§ YOUR INSTRUCTIONS: Print the whole listing exactly.

-.-.-

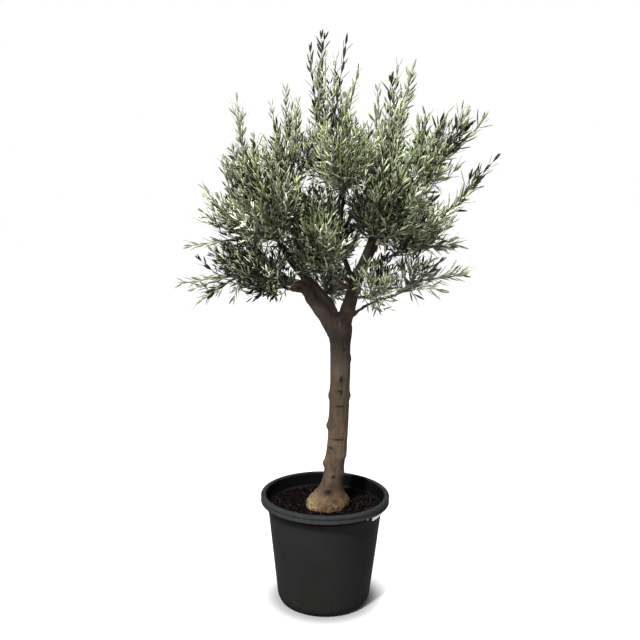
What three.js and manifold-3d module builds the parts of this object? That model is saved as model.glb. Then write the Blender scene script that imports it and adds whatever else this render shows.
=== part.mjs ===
// Potted olive tree: a clear-stemmed standard in a round nursery pot.
// Millimetres, +Z up, front towards -Y, origin at the centre of the pot's flat underside.
import * as THREE from 'three';
import { mergeVertices } from 'three/addons/utils/BufferGeometryUtils.js';
import Module from 'manifold-3d';

const wasm = await Module();
wasm.setup();

// ---------------------------------------------------------------- driving dimensions

const gap = 0.3; // clearance between pieces that touch

const pot = {
  height: 362,
  rimRadius: 210,
  lipWidth: 18, // of the rolled top edge
  bandHeight: 26, // of the rim's outer band
  wallTopRadius: 190, // outside of the wall, just under the band
  wallFootRadius: 156, // outside of the wall, above the rounded corner
  cornerHeight: 40,
  footRadius: 133,
  ledgeDrop: 33, // from the band down to the step in the wall
  ledgeDepth: 1.6,
  ledgeHeight: 2,
  bandEdge: 4, // height of the bevel on the band's lower edge
  bandBevel: 3, // its width
  cornerInset: 3, // of the rounded corner's point, from a square corner
  wall: 4,
  shoulder: 6, // below the band and the step, where the inside steps in
  sides: 36,
};

const soilTop = 318;

const label = { drop: 6, height: 17, thickness: 1, fromDeg: 52, toDeg: 74, segments: 6 };
// On a face of the wall, counted from the front.
const stud = { face: 4, drop: 8, radius: 3.5, headShare: 0.7, length: 3, sides: 10 };

const trunk = {
  // centre line from the soil to the fork: height and sideways lean
  line: [
    [soilTop + gap, 8], [383, 20], [460, 29], [540, 37],
    [648, 40], [755, 42], [858, 41], [920, 35], [952, 30],
  ],
  radius: 32.5,
  flare: 30, // added to the radius at the soil
  flareHeight: 50, // in which the flare falls to about a third
  forkSwell: 9,
  swellFrom: 100, // below the fork
  domeHeight: 35, // of the rounding at the fork, where the boughs stand round it
  domeShare: 0.9,
  sides: 14,
  steps: 28,
};

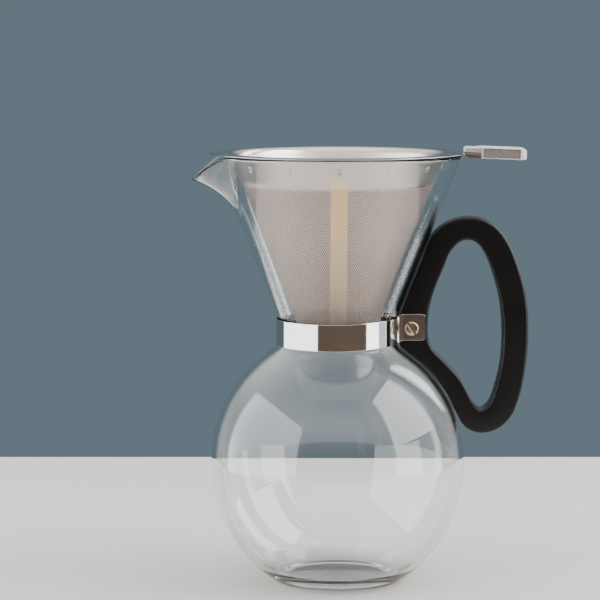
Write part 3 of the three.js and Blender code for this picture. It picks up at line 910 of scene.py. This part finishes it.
def polished_steel():
    """Bright strip, with the ears beyond the bend a little softer and a little darker; their darker tone
    is painted shade.
    """
    n = Nodes("polished_steel")
    at = n.coords()
    grain = n.noise(at, 900.0, 4.0, 0.7, stretch=(1, 1, 12))
    cloud = n.noise(at, 60.0, 4.0, 0.6)
    tone = n.ramp(cloud, [(0.3, (0.62, 0.61, 0.605)), (0.7, (0.72, 0.71, 0.70))])
    scratch = n.bump(grain, 0.03, 0.00001)
    along = n.add("ShaderNodeSeparateXYZ", {0: at}).outputs[0]
    ears = n.step(along, (EAR_FROM - 0.5) * MM, (EAR_FROM + 1.0) * MM)
    # Painted shade: the ears get a darker copy of the strip's steel.
    ear_painted_shade = n.ramp(cloud, [(0.35, (0.42, 0.405, 0.40)), (0.65, (0.58, 0.56, 0.55))])
    spread = n.math("ADD", n.span(cloud, 0.03, 0.08), n.math("MULTIPLY", ears, 0.1))
    colour = n.mix(ears, tone, ear_painted_shade)
    return n.set(colour=colour, rough=spread, normal=scratch, metal=1.0)


def rim_steel_material():
    """Satin collar with a warmer strip over the cone's seam, and a glossier flange. The strip's warm tone
    is a painted reflection, and the flange's darker tone is a painted dark reflection.
    """
    n = Nodes("rim_steel")
    at = n.coords()
    xyz = n.add("ShaderNodeSeparateXYZ", {0: at}).outputs
    height = xyz[2]
    grain = n.noise(at, 420.0, 4.0, 0.65, stretch=(1, 1, 9))
    cloud = n.noise(at, 55.0, 4.0, 0.6)
    tone = n.ramp(n.math("ADD", n.math("MULTIPLY", cloud, 0.6), n.math("MULTIPLY", grain, 0.4)),
                  [(0.3, (0.62, 0.56, 0.515)), (0.7, (0.74, 0.68, 0.635))])
    satin = n.span(cloud, 0.27, 0.36)
    bright = n.span(cloud, 0.12, 0.2)
    upper = n.step(height, *COLLAR_BRIGHTENS)
    flange = n.step(height, *FLANGE_STARTS)
    # Painted dark reflection: the flange gets a darker copy of the collar's steel.
    tone = n.mix(flange, tone, (0.40, 0.395, 0.39, 1))
    near_middle = n.step(n.math("ABSOLUTE", xyz[0]), *COLLAR_SEAM_HALF)
    front = n.math("MULTIPLY", near_middle, n.math("LESS_THAN", xyz[1], 0.0))
    seam = n.math("MULTIPLY", front, n.step(height, *COLLAR_SEAM_FADES))
    # Painted reflection: the strip over the seam is tinted warm tan.
    tone = n.mix(n.math("MULTIPLY", seam, 0.8), tone, (0.93, 0.70, 0.42, 1))
    rough = n.add("ShaderNodeMix", {0: upper, 2: satin, 3: bright}).outputs[0]
    return n.set(colour=tone, rough=rough, normal=n.bump(grain, 0.12, 0.00002), metal=1.0)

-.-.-

§ WRITTEN ANSWER:
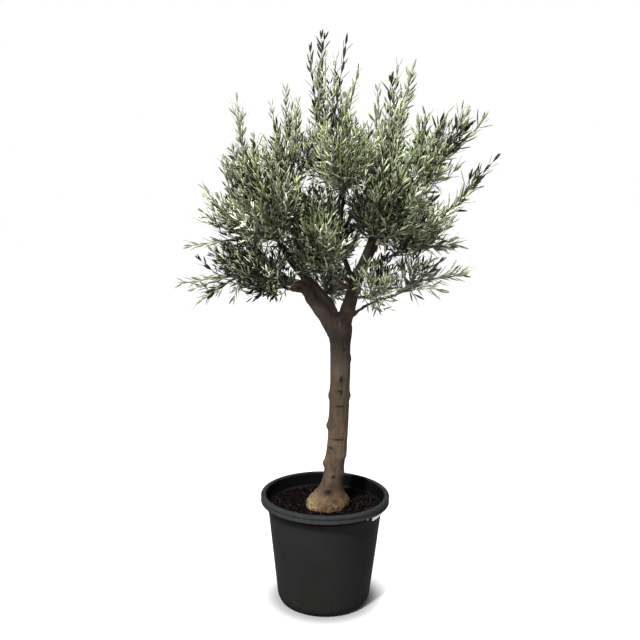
What three.js and manifold-3d module builds the parts of this object? That model is saved as model.glb. Then write the Blender scene script that imports it and adds whatever else this render shows.
=== part.mjs ===
// Potted olive tree: a clear-stemmed standard in a round nursery pot.
// Millimetres, +Z up, front towards -Y, origin at the centre of the pot's flat underside.
import * as THREE from 'three';
import { mergeVertices } from 'three/addons/utils/BufferGeometryUtils.js';
import Module from 'manifold-3d';

const wasm = await Module();
wasm.setup();

// ---------------------------------------------------------------- driving dimensions

const gap = 0.3; // clearance between pieces that touch

const pot = {
  height: 362,
  rimRadius: 210,
  lipWidth: 18, // of the rolled top edge
  bandHeight: 26, // of the rim's outer band
  wallTopRadius: 190, // outside of the wall, just under the band
  wallFootRadius: 156, // outside of the wall, above the rounded corner
  cornerHeight: 40,
  footRadius: 133,
  ledgeDrop: 33, // from the band down to the step in the wall
  ledgeDepth: 1.6,
  ledgeHeight: 2,
  bandEdge: 4, // height of the bevel on the band's lower edge
  bandBevel: 3, // its width
  cornerInset: 3, // of the rounded corner's point, from a square corner
  wall: 4,
  shoulder: 6, // below the band and the step, where the inside steps in
  sides: 36,
};

const soilTop = 318;

const label = { drop: 6, height: 17, thickness: 1, fromDeg: 52, toDeg: 74, segments: 6 };
// On a face of the wall, counted from the front.
const stud = { face: 4, drop: 8, radius: 3.5, headShare: 0.7, length: 3, sides: 10 };

const trunk = {
  // centre line from the soil to the fork: height and sideways lean
  line: [
    [soilTop + gap, 8], [383, 20], [460, 29], [540, 37],
    [648, 40], [755, 42], [858, 41], [920, 35], [952, 30],
  ],
  radius: 32.5,
  flare: 30, // added to the radius at the soil
  flareHeight: 50, // in which the flare falls to about a third
  forkSwell: 9,
  swellFrom: 100, // below the fork
  domeHeight: 35, // of the rounding at the fork, where the boughs stand round it
  domeShare: 0.9,
  sides: 14,
  steps: 28,
};

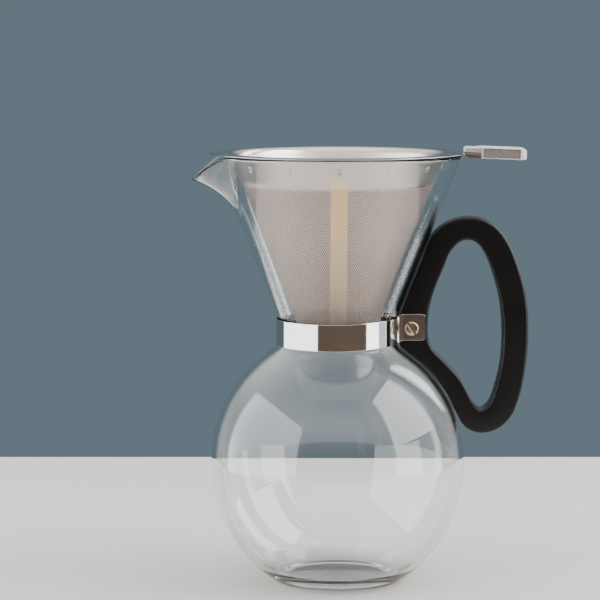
Write part 3 of the three.js and Blender code for this picture. It picks up at line 910 of scene.py. This part finishes it.
def polished_steel():
    """Bright strip, with the ears beyond the bend a little softer and a little darker; their darker tone
    is painted shade.
    """
    n = Nodes("polished_steel")
    at = n.coords()
    grain = n.noise(at, 900.0, 4.0, 0.7, stretch=(1, 1, 12))
    cloud = n.noise(at, 60.0, 4.0, 0.6)
    tone = n.ramp(cloud, [(0.3, (0.62, 0.61, 0.605)), (0.7, (0.72, 0.71, 0.70))])
    scratch = n.bump(grain, 0.03, 0.00001)
    along = n.add("ShaderNodeSeparateXYZ", {0: at}).outputs[0]
    ears = n.step(along, (EAR_FROM - 0.5) * MM, (EAR_FROM + 1.0) * MM)
    # Painted shade: the ears get a darker copy of the strip's steel.
    ear_painted_shade = n.ramp(cloud, [(0.35, (0.42, 0.405, 0.40)), (0.65, (0.58, 0.56, 0.55))])
    spread = n.math("ADD", n.span(cloud, 0.03, 0.08), n.math("MULTIPLY", ears, 0.1))
    colour = n.mix(ears, tone, ear_painted_shade)
    return n.set(colour=colour, rough=spread, normal=scratch, metal=1.0)


def rim_steel_material():
    """Satin collar with a warmer strip over the cone's seam, and a glossier flange. The strip's warm tone
    is a painted reflection, and the flange's darker tone is a painted dark reflection.
    """
    n = Nodes("rim_steel")
    at = n.coords()
    xyz = n.add("ShaderNodeSeparateXYZ", {0: at}).outputs
    height = xyz[2]
    grain = n.noise(at, 420.0, 4.0, 0.65, stretch=(1, 1, 9))
    cloud = n.noise(at, 55.0, 4.0, 0.6)
    tone = n.ramp(n.math("ADD", n.math("MULTIPLY", cloud, 0.6), n.math("MULTIPLY", grain, 0.4)),
                  [(0.3, (0.62, 0.56, 0.515)), (0.7, (0.74, 0.68, 0.635))])
    satin = n.span(cloud, 0.27, 0.36)
    bright = n.span(cloud, 0.12, 0.2)
    upper = n.step(height, *COLLAR_BRIGHTENS)
    flange = n.step(height, *FLANGE_STARTS)
    # Painted dark reflection: the flange gets a darker copy of the collar's steel.
    tone = n.mix(flange, tone, (0.40, 0.395, 0.39, 1))
    near_middle = n.step(n.math("ABSOLUTE", xyz[0]), *COLLAR_SEAM_HALF)
    front = n.math("MULTIPLY", near_middle, n.math("LESS_THAN", xyz[1], 0.0))
    seam = n.math("MULTIPLY", front, n.step(height, *COLLAR_SEAM_FADES))
    # Painted reflection: the strip over the seam is tinted warm tan.
    tone = n.mix(n.math("MULTIPLY", seam, 0.8), tone, (0.93, 0.70, 0.42, 1))
    rough = n.add("ShaderNodeMix", {0: upper, 2: satin, 3: bright}).outputs[0]
    return n.set(colour=tone, rough=rough, normal=n.bump(grain, 0.12, 0.00002), metal=1.0)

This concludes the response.